Reproduce exactly the lines from the one containing "into the plate." through the one containing "obj.matrix_world = world", both included, and nothing else.

□ □ □ □

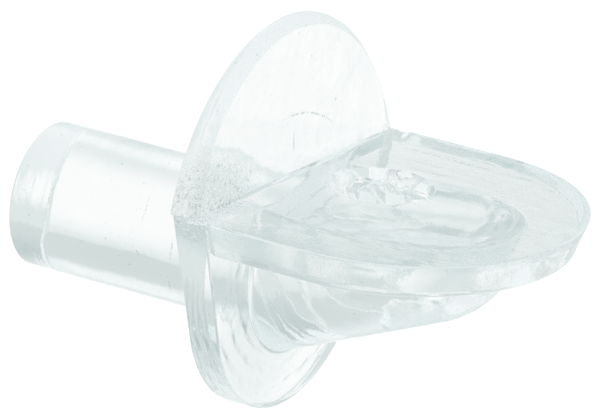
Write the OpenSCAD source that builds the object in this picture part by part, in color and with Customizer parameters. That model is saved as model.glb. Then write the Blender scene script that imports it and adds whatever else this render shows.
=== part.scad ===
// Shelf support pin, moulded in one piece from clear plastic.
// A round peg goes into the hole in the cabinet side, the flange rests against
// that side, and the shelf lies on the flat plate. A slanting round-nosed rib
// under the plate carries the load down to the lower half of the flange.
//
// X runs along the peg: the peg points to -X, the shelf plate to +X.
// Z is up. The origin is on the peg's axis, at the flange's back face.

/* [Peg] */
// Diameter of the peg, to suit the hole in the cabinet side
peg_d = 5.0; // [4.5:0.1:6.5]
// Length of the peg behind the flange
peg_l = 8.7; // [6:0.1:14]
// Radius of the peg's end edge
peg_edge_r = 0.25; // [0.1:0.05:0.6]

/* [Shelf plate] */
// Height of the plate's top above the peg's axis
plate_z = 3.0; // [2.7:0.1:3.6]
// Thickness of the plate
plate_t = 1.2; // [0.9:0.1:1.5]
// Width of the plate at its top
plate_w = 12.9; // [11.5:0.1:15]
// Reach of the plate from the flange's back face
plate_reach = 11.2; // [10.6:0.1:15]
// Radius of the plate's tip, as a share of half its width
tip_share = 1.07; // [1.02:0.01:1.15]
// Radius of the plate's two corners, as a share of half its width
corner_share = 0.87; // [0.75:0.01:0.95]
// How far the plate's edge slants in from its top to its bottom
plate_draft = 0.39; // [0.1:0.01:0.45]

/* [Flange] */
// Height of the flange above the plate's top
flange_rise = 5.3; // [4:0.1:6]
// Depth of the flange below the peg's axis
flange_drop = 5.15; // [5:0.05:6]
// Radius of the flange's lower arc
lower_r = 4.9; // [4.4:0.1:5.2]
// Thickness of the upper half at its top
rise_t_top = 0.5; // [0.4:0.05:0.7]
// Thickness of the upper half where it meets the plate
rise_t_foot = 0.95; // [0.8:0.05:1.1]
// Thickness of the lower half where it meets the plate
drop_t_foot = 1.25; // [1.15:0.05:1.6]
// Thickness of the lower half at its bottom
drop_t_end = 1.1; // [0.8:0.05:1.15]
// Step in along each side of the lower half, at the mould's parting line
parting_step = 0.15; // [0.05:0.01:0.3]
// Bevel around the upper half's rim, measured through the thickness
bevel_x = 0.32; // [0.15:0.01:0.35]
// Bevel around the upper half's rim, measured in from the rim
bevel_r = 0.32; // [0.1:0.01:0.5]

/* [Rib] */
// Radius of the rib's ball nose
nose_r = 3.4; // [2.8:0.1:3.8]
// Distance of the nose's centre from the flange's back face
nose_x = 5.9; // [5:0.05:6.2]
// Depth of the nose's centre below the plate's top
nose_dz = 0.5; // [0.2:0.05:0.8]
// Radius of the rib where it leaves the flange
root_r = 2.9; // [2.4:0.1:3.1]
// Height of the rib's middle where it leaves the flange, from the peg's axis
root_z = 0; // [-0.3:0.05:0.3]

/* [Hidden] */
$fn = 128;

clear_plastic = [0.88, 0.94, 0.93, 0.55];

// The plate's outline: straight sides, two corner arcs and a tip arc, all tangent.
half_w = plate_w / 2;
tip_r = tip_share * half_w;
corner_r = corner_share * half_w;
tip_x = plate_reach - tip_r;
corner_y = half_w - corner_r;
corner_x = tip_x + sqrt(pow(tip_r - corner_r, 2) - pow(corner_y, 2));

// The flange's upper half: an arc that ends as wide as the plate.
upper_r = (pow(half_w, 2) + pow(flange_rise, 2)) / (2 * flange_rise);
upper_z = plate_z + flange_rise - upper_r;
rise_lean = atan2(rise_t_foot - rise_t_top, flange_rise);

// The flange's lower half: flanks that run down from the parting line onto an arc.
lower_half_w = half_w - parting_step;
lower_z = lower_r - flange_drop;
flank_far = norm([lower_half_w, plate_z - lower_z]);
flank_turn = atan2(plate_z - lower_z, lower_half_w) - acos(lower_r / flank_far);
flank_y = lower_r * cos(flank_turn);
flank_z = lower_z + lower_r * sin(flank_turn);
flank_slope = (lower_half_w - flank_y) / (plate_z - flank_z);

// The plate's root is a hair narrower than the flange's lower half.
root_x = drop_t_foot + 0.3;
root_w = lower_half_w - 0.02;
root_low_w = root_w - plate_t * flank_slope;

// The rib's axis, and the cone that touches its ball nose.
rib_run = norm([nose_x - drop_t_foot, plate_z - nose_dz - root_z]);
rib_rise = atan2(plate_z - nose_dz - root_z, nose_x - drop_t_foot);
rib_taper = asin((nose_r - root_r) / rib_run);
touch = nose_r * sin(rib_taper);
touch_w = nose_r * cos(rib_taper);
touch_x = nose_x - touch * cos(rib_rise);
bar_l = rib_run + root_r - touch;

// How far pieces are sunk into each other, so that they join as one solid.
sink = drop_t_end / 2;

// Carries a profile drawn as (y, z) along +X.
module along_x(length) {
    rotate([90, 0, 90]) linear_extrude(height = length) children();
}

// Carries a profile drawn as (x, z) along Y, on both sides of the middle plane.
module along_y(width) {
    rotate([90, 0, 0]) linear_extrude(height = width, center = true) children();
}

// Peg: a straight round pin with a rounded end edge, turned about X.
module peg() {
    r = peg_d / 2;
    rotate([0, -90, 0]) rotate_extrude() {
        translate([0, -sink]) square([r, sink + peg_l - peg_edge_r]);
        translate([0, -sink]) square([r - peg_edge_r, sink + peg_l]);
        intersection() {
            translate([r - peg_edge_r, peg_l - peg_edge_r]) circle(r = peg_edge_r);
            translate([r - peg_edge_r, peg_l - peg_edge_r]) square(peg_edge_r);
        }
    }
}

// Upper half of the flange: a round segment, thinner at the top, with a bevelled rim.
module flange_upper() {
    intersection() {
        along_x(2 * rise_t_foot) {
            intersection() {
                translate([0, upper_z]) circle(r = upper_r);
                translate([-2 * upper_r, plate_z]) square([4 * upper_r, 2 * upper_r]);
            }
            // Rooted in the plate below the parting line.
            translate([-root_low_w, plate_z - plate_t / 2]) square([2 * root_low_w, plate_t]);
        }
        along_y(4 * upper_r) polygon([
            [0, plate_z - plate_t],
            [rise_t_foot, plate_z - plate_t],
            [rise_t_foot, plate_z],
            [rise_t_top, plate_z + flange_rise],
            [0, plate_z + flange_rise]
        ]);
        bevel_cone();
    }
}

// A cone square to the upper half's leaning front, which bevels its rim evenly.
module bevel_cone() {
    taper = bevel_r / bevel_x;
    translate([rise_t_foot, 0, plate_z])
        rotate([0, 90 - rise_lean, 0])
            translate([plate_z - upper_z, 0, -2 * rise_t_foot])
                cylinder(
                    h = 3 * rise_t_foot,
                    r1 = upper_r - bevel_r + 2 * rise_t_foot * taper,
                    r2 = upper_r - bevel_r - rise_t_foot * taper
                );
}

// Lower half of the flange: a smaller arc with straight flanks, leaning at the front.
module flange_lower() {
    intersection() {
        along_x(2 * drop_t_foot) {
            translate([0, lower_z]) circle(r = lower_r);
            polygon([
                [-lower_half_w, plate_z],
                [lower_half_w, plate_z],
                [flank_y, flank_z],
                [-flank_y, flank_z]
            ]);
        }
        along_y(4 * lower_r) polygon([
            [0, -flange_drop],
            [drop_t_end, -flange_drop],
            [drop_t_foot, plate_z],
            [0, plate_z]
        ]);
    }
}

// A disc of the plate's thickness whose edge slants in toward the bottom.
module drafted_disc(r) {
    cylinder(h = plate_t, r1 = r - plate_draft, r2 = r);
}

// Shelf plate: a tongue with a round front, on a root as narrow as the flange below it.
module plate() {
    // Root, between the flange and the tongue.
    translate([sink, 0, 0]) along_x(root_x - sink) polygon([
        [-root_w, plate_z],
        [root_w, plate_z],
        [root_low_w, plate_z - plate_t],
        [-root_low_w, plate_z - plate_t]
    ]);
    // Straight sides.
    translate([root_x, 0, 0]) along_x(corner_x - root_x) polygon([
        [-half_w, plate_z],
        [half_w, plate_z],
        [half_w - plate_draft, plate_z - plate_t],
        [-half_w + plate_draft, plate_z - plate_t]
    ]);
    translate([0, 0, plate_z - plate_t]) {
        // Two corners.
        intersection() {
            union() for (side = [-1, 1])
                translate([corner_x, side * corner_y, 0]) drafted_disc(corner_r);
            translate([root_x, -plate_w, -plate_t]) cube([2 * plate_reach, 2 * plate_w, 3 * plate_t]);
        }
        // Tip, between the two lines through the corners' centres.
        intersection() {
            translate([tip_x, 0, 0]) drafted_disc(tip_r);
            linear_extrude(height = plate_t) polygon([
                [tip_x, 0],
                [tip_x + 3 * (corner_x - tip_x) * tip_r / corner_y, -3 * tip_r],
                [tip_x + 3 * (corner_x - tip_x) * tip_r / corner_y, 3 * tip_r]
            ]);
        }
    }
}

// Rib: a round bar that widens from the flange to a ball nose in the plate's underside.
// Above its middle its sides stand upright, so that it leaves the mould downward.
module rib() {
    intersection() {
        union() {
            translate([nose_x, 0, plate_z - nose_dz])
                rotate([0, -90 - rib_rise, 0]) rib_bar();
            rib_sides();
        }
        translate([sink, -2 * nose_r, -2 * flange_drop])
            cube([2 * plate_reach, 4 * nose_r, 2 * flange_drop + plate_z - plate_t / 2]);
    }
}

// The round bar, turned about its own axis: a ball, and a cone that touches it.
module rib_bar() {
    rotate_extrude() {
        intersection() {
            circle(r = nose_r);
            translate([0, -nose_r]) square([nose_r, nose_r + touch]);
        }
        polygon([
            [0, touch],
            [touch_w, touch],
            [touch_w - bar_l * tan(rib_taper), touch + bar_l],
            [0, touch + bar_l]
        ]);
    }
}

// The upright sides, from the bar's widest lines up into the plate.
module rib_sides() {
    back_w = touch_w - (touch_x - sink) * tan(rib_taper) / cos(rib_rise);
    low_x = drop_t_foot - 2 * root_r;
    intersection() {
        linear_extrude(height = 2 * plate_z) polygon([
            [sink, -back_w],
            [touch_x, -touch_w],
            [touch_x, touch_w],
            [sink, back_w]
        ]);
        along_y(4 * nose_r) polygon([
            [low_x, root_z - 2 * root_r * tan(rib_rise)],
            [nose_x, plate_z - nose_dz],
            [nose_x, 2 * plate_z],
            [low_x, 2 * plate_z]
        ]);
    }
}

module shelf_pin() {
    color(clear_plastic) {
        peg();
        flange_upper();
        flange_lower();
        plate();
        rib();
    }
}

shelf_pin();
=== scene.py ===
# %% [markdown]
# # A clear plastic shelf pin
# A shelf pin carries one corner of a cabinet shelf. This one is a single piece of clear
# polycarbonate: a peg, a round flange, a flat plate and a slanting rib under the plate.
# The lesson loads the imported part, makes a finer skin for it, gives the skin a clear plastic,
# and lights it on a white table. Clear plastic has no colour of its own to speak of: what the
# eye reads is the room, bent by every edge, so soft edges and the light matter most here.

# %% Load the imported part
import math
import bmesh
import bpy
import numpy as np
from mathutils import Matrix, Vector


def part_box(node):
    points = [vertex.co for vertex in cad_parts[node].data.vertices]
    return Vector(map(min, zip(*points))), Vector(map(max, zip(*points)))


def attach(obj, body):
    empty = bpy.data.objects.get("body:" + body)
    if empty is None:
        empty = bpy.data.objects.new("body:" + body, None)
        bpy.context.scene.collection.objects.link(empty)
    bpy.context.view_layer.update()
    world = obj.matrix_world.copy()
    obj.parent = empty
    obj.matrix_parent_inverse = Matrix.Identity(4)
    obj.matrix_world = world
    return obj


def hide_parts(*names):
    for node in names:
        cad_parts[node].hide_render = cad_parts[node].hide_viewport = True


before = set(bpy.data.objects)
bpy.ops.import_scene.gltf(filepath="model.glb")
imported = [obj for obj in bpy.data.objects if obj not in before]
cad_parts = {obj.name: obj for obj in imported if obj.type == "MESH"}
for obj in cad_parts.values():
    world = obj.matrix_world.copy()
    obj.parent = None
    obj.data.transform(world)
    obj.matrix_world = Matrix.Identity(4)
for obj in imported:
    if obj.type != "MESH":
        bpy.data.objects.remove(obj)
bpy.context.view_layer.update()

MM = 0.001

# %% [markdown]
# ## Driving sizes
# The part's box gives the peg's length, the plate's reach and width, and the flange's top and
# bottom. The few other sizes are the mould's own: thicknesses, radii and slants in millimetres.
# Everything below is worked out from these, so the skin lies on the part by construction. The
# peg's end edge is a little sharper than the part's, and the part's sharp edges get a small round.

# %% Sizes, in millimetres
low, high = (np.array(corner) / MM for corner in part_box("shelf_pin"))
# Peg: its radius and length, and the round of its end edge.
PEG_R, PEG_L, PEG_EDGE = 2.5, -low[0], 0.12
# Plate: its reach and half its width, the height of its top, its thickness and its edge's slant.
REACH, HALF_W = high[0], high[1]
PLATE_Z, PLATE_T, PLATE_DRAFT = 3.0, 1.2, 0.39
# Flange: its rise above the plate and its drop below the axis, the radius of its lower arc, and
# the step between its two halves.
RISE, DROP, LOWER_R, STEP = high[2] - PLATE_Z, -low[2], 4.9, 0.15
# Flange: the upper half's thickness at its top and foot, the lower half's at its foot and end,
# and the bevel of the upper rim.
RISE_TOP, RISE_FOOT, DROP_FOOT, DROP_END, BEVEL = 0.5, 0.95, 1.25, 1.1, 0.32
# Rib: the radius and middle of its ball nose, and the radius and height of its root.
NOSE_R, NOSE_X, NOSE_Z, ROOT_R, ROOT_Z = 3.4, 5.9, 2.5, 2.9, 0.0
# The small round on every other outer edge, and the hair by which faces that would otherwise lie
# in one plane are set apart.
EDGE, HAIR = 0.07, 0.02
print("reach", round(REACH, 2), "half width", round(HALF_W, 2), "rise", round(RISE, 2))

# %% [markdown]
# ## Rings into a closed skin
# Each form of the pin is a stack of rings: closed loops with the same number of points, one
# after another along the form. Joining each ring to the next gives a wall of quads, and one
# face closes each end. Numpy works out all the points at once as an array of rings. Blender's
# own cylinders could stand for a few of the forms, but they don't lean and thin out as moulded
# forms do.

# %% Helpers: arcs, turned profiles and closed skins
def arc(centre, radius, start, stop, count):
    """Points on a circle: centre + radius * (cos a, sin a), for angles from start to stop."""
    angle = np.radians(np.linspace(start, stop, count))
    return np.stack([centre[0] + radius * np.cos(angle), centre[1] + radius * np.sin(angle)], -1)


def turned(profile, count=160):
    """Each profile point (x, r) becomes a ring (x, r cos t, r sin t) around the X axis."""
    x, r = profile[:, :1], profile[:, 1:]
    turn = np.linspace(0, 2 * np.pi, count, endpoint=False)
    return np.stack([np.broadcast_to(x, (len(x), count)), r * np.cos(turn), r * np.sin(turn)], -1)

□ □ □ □

--- SOLVED PROBLEM ---
// The upright sides, from the bar's widest lines up into the plate.
module rib_sides() {
    back_w = touch_w - (touch_x - sink) * tan(rib_taper) / cos(rib_rise);
    low_x = drop_t_foot - 2 * root_r;
    intersection() {
        linear_extrude(height = 2 * plate_z) polygon([
            [sink, -back_w],
            [touch_x, -touch_w],
            [touch_x, touch_w],
            [sink, back_w]
        ]);
        along_y(4 * nose_r) polygon([
            [low_x, root_z - 2 * root_r * tan(rib_rise)],
            [nose_x, plate_z - nose_dz],
            [nose_x, 2 * plate_z],
            [low_x, 2 * plate_z]
        ]);
    }
}

module shelf_pin() {
    color(clear_plastic) {
        peg();
        flange_upper();
        flange_lower();
        plate();
        rib();
    }
}

shelf_pin();
=== scene.py ===
# %% [markdown]
# # A clear plastic shelf pin
# A shelf pin carries one corner of a cabinet shelf. This one is a single piece of clear
# polycarbonate: a peg, a round flange, a flat plate and a slanting rib under the plate.
# The lesson loads the imported part, makes a finer skin for it, gives the skin a clear plastic,
# and lights it on a white table. Clear plastic has no colour of its own to speak of: what the
# eye reads is the room, bent by every edge, so soft edges and the light matter most here.

# %% Load the imported part
import math
import bmesh
import bpy
import numpy as np
from mathutils import Matrix, Vector


def part_box(node):
    points = [vertex.co for vertex in cad_parts[node].data.vertices]
    return Vector(map(min, zip(*points))), Vector(map(max, zip(*points)))


def attach(obj, body):
    empty = bpy.data.objects.get("body:" + body)
    if empty is None:
        empty = bpy.data.objects.new("body:" + body, None)
        bpy.context.scene.collection.objects.link(empty)
    bpy.context.view_layer.update()
    world = obj.matrix_world.copy()
    obj.parent = empty
    obj.matrix_parent_inverse = Matrix.Identity(4)
    obj.matrix_world = world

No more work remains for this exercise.